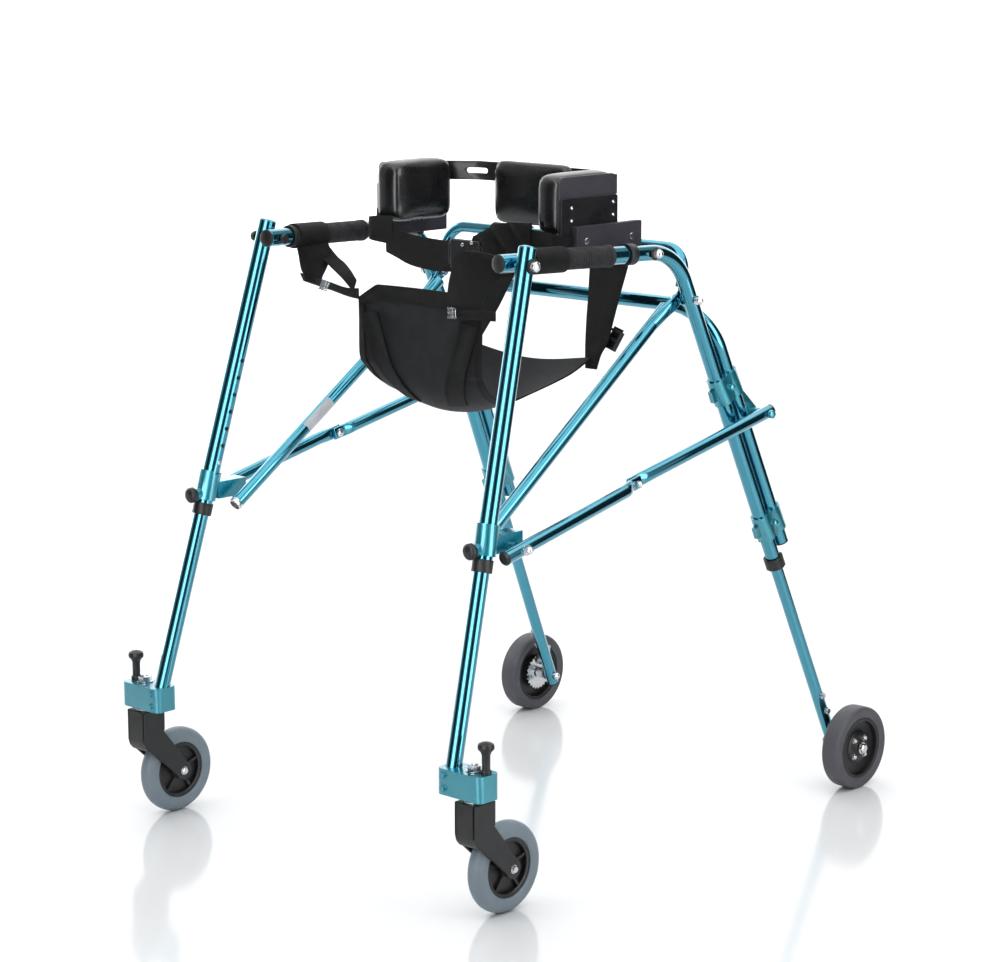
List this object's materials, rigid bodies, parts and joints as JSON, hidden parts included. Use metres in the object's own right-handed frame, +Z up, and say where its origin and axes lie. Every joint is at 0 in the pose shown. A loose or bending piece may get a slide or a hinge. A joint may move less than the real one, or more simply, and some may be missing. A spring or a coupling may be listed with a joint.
{
  "type": "walking frame",
  "caption": "Folding tubular walking frame with swivel front casters, fixed rear wheels, padded hip support, hand grips and a hung sling seat.",
  "frame": {"origin": "on the floor at the centre of the footprint", "axes": "+Z up; the user stands inside facing -Y, the way the casters lead; +X is the user's left"},
  "size_m": [0.732, 0.932, 0.962],
  "materials": {
    "blue_tube": "polished, clear-coated turquoise blue",
    "black_plastic": "moulded",
    "black_metal": "satin black",
    "bright_steel": "bright plated",
    "grip_foam": "fine ribbed",
    "caster_rubber": "smooth grey",
    "rear_rubber": "smooth dark grey",
    "vinyl": "glossy black vinyl",
    "webbing": "woven webbing",
    "sling_cloth": "coated nylon"
  },
  "bodies": {
    "frame": {"side_tube_left": "blue_tube", "side_tube_right": "blue_tube", "pivot_bolt_left": "bright_steel", "pivot_bolt_right": "bright_steel", "upper_clamp_left": "blue_tube", "upper_clamp_right": "blue_tube", "lower_clamp_left": "blue_tube", "lower_clamp_right": "blue_tube", "rear_leg_ring_left": "black_plastic", "rear_leg_ring_right": "black_plastic", "handle_grip_left": "grip_foam", "handle_grip_right": "grip_foam", "pelvic_mount_left": "black_metal", "pelvic_mount_right": "black_metal", "side_pad_left": "vinyl", "side_pad_right": "vinyl", "front_strap_left": "webbing", "front_strap_right": "webbing", "rear_strap_left": "webbing", "rear_strap_right": "webbing", "rear_u_frame": "blue_tube", "upper_rear_bar": "blue_tube", "back_pad": "vinyl", "back_bar": "black_metal", "sling_seat": "sling_cloth", "pelvic_belt": "webbing"},
    "front_leg_left": {"front_leg_left": "blue_tube", "leg_collar_left": "blue_tube", "front_leg_ring_left": "black_plastic"},
    "collar_knob_left": {"collar_knob_left": "black_plastic"},
    "front_extension_left": {"front_extension_left": "blue_tube", "caster_bracket_left": "blue_tube"},
    "swivel_lock_left": {"swivel_lock_pin_left": "black_plastic"},
    "caster_fork_left": {"caster_fork_left": "black_plastic"},
    "caster_wheel_left": {"caster_tyre_left": "caster_rubber", "caster_hub_left": "black_plastic"},
    "rear_extension_left": {"rear_extension_left": "blue_tube"},
    "reverse_pawl_left": {"reverse_pawl_left": "bright_steel"},
    "rear_wheel_left": {"rear_tyre_left": "rear_rubber", "rear_hub_left": "black_plastic"},
    "stay_left": {"diagonal_stay_left": "blue_tube"},
    "brace_front_left": {"brace_front_left": "blue_tube"},
    "brace_rear_left": {"brace_rear_left": "blue_tube"},
    "front_leg_right": {"front_leg_right": "blue_tube", "leg_collar_right": "blue_tube", "front_leg_ring_right": "black_plastic"},
    "collar_knob_right": {"collar_knob_right": "black_plastic"},
    "front_extension_right": {"front_extension_right": "blue_tube", "caster_bracket_right": "blue_tube"},
    "swivel_lock_right": {"swivel_lock_pin_right": "black_plastic"},
    "caster_fork_right": {"caster_fork_right": "black_plastic"},
    "caster_wheel_right": {"caster_tyre_right": "caster_rubber", "caster_hub_right": "black_plastic"},
    "rear_extension_right": {"rear_extension_right": "blue_tube"},
    "reverse_pawl_right": {"reverse_pawl_right": "bright_steel"},
    "rear_wheel_right": {"rear_tyre_right": "rear_rubber", "rear_hub_right": "black_plastic"},
    "stay_right": {"diagonal_stay_right": "blue_tube"},
    "brace_front_right": {"brace_front_right": "blue_tube"},
    "brace_rear_right": {"brace_rear_right": "blue_tube"}
  },
  "joints": [
    {"name": "front_leg_fold_left", "type": "hinge", "parent": "frame", "child": "front_leg_left", "pos_m": [0.258, -0.261, 0.855], "axis": [1, 0, 0], "range_deg": [0, 40]},
    {"name": "collar_knob_pull_left", "type": "slide", "parent": "front_leg_left", "child": "collar_knob_left", "axis": [0, -0.9988, -0.0499], "range_m": [0, 0.006], "stiffness_N_per_m": 400, "springref_m": -0.002},
    {"name": "front_height_left", "type": "slide", "parent": "front_leg_left", "child": "front_extension_left", "axis": [-0.0574, 0.2662, 0.9622], "range_m": [0, 0.1524]},
    {"name": "swivel_lock_lift_left", "type": "slide", "parent": "front_extension_left", "child": "swivel_lock_left", "axis": [0, 0, 1], "range_m": [0, 0.008], "stiffness_N_per_m": 400, "springref_m": -0.002},
    {"name": "caster_swivel_left", "type": "hinge", "parent": "front_extension_left", "child": "caster_fork_left", "pos_m": [0.335, -0.44, 0.167], "axis": [0, 0, 1], "continuous": true},
    {"name": "caster_roll_left", "type": "hinge", "parent": "caster_fork_left", "child": "caster_wheel_left", "pos_m": [0.335, -0.385, 0.0635], "axis": [1, 0, 0], "continuous": true},
    {"name": "rear_height_left", "type": "slide", "parent": "frame", "child": "rear_extension_left", "axis": [-0.0436, -0.404, 0.9137], "range_m": [0, 0.1524]},
    {"name": "reverse_pawl_lift_left", "type": "hinge", "parent": "rear_extension_left", "child": "reverse_pawl_left", "pos_m": [0.309, 0.392, 0.088], "axis": [1, 0, 0], "range_deg": [0, 20], "stiffness_Nm_per_rad": 0.3, "springref_deg": -5.73},
    {"name": "rear_roll_left", "type": "hinge", "parent": "rear_extension_left", "child": "rear_wheel_left", "pos_m": [0.334, 0.4025, 0.0635], "axis": [1, 0, 0], "continuous": true},
    {"name": "stay_swing_left", "type": "hinge", "parent": "frame", "child": "stay_left", "pos_m": [0.236, 0.087, 0.776], "axis": [1, 0, 0], "range_deg": [0, 20]},
    {"name": "brace_rear_swing_left", "type": "hinge", "parent": "frame", "child": "brace_rear_left", "pos_m": [0.296, 0.216, 0.6], "axis": [1, 0, 0], "range_deg": [-47.5, 0]},
    {"name": "brace_knuckle_left", "type": "hinge", "parent": "brace_rear_left", "child": "brace_front_left", "pos_m": [0.299, -0.08, 0.5385], "axis": [1, 0, 0], "range_deg": [0, 116]},
    {"name": "front_leg_fold_right", "type": "hinge", "parent": "frame", "child": "front_leg_right", "pos_m": [-0.258, -0.261, 0.855], "axis": [1, 0, 0], "range_deg": [0, 40]},
    {"name": "collar_knob_pull_right", "type": "slide", "parent": "front_leg_right", "child": "collar_knob_right", "axis": [0, -0.9988, -0.0499], "range_m": [0, 0.006], "stiffness_N_per_m": 400, "springref_m": -0.002},
    {"name": "front_height_right", "type": "slide", "parent": "front_leg_right", "child": "front_extension_right", "axis": [0.0574, 0.2662, 0.9622], "range_m": [0, 0.1524]},
    {"name": "swivel_lock_lift_right", "type": "slide", "parent": "front_extension_right", "child": "swivel_lock_right", "axis": [0, 0, 1], "range_m": [0, 0.008], "stiffness_N_per_m": 400, "springref_m": -0.002},
    {"name": "caster_swivel_right", "type": "hinge", "parent": "front_extension_right", "child": "caster_fork_right", "pos_m": [-0.335, -0.44, 0.167], "axis": [0, 0, 1], "continuous": true},
    {"name": "caster_roll_right", "type": "hinge", "parent": "caster_fork_right", "child": "caster_wheel_right", "pos_m": [-0.335, -0.385, 0.0635], "axis": [1, 0, 0], "continuous": true},
    {"name": "rear_height_right", "type": "slide", "parent": "frame", "child": "rear_extension_right", "axis": [0.0436, -0.404, 0.9137], "range_m": [0, 0.1524]},
    {"name": "reverse_pawl_lift_right", "type": "hinge", "parent": "rear_extension_right", "child": "reverse_pawl_right", "pos_m": [-0.309, 0.392, 0.088], "axis": [1, 0, 0], "range_deg": [0, 20], "stiffness_Nm_per_rad": 0.3, "springref_deg": -5.73},
    {"name": "rear_roll_right", "type": "hinge", "parent": "rear_extension_right", "child": "rear_wheel_right", "pos_m": [-0.334, 0.4025, 0.0635], "axis": [1, 0, 0], "continuous": true},
    {"name": "stay_swing_right", "type": "hinge", "parent": "frame", "child": "stay_right", "pos_m": [-0.236, 0.087, 0.776], "axis": [1, 0, 0], "range_deg": [0, 20]},
    {"name": "brace_rear_swing_right", "type": "hinge", "parent": "frame", "child": "brace_rear_right", "pos_m": [-0.296, 0.216, 0.6], "axis": [1, 0, 0], "range_deg": [-47.5, 0]},
    {"name": "brace_knuckle_right", "type": "hinge", "parent": "brace_rear_right", "child": "brace_front_right", "pos_m": [-0.299, -0.08, 0.5385], "axis": [1, 0, 0], "range_deg": [0, 116]}
  ],
  "couplings": [
    {"joint": "stay_swing_left", "follows": "front_leg_fold_left", "ratio": 0.495},
    {"joint": "brace_knuckle_left", "follows": "front_leg_fold_left", "ratio": 2.892},
    {"joint": "brace_rear_swing_left", "follows": "front_leg_fold_left", "ratio": -1.184},
    {"joint": "stay_swing_right", "follows": "front_leg_fold_right", "ratio": 0.495},
    {"joint": "brace_knuckle_right", "follows": "front_leg_fold_right", "ratio": 2.892},
    {"joint": "brace_rear_swing_right", "follows": "front_leg_fold_right", "ratio": -1.184}
  ]
}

******

Copy, from the material above, each line in which the string "axes" occurs.

List this object's materials, rigid bodies, parts and joints as JSON, hidden parts included. Use metres in the object's own right-handed frame, +Z up, and say where its origin and axes lie. Every joint is at 0 in the pose shown. A loose or bending piece may get a slide or a hinge. A joint may move less than the real one, or more simply, and some may be missing. A spring or a coupling may be listed with a joint.
  "frame": {"origin": "on the floor at the centre of the footprint", "axes": "+Z up; the user stands inside facing -Y, the way the casters lead; +X is the user's left"},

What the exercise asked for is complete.